No, examples are not supposed to be tutorials in themselves. All of the content within the example should be relevant to the main title. Anything else needs to go somewhere else, maybe another example on another topic.

  • Setup on Windows has about one paragraph that is actually about setting things up. The rest is not about that.

  • The introduction to matrices is better, but I still see too much information that doesn't qualify as an "introduction to matrices". If I wanted to learn about translation or scaling, I would look for something titled "Translation" or "Scaling" respectively.

  • GLM does not belong here at all. Once qualifies for Docs (I suspect people misuse instead), the example/topic belongs there.

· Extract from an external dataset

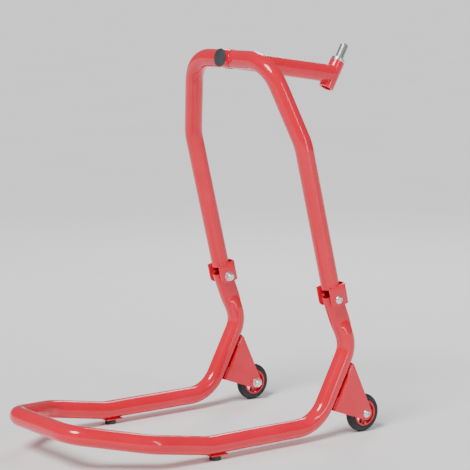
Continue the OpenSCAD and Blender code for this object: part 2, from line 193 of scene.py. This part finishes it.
def softened(node, width, segments):
    """A copy of a CAD node with its edges eased, which stands for that node."""
    bm = bmesh.new()
    bm.from_mesh(frame["nodes"][node].data)
    bmesh.ops.remove_doubles(bm, verts=bm.verts, dist=2e-6)
    bmesh.ops.dissolve_limit(bm, angle_limit=math.radians(0.5), verts=bm.verts, edges=bm.edges)
    hard = [e for e in bm.edges if len(e.link_faces) == 2 and e.calc_face_angle(0) > math.radians(35)]
    if hard:
        bmesh.ops.bevel(bm, geom=hard, offset=width, segments=segments, profile=0.5, affect="EDGES",
                        clamp_overlap=True, harden_normals=False)
    slot = SLOT[node]
    obj = piece(node + "_look", bm, LOOK[slot], BODY[node], (node,))
    sharpen(obj, 40)
    return obj


def filleted(points, radii, step=4 * MM):
    """Points along a path whose corners are rounded to the given radii."""
    out = [points[0].copy()]
    for i in range(1, len(points) - 1):
        a, p, b = points[i - 1], points[i], points[i + 1]
        d1, d2 = (p - a).normalized(), (b - p).normalized()
        angle = d1.angle(d2)
        back = radii[i] * math.tan(angle / 2)
        centre = p + (d2 - d1).normalized() * radii[i] / math.cos(angle / 2)
        start = p - d1 * back - centre
        axis = d1.cross(d2).normalized()
        count = max(6, int(radii[i] * angle / step))
        for k in range(count + 1):
            out.append(centre + Matrix.Rotation(angle * k / count, 3, axis) @ start)
    out.append(points[-1].copy())
    return out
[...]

As for the other question (from the comments):

But quaternions have nothing to do with OpenGL. There are no OpenGL APIs for manipulating quaternions, GLSL has no specific facilities for dealing with them, etc. Now obviously, OpenGL applications can use quaternions. But quaternions are just math, not something that is specific to OpenGL. So why would they be documented under the OpenGL tag?

You would document quaternions in the OpenGL tag if there is something OpenGL-related to document. And you have provided some very important information for those learning the technology: OpenGL has nothing specifically created to deal with them. The question you would answer is then: what would one do instead if one needs a quaternion in OpenGL?

By providing useful examples, it not helps as something to copy-paste; it also reinforces the syntax and methodology of programming (and stuff).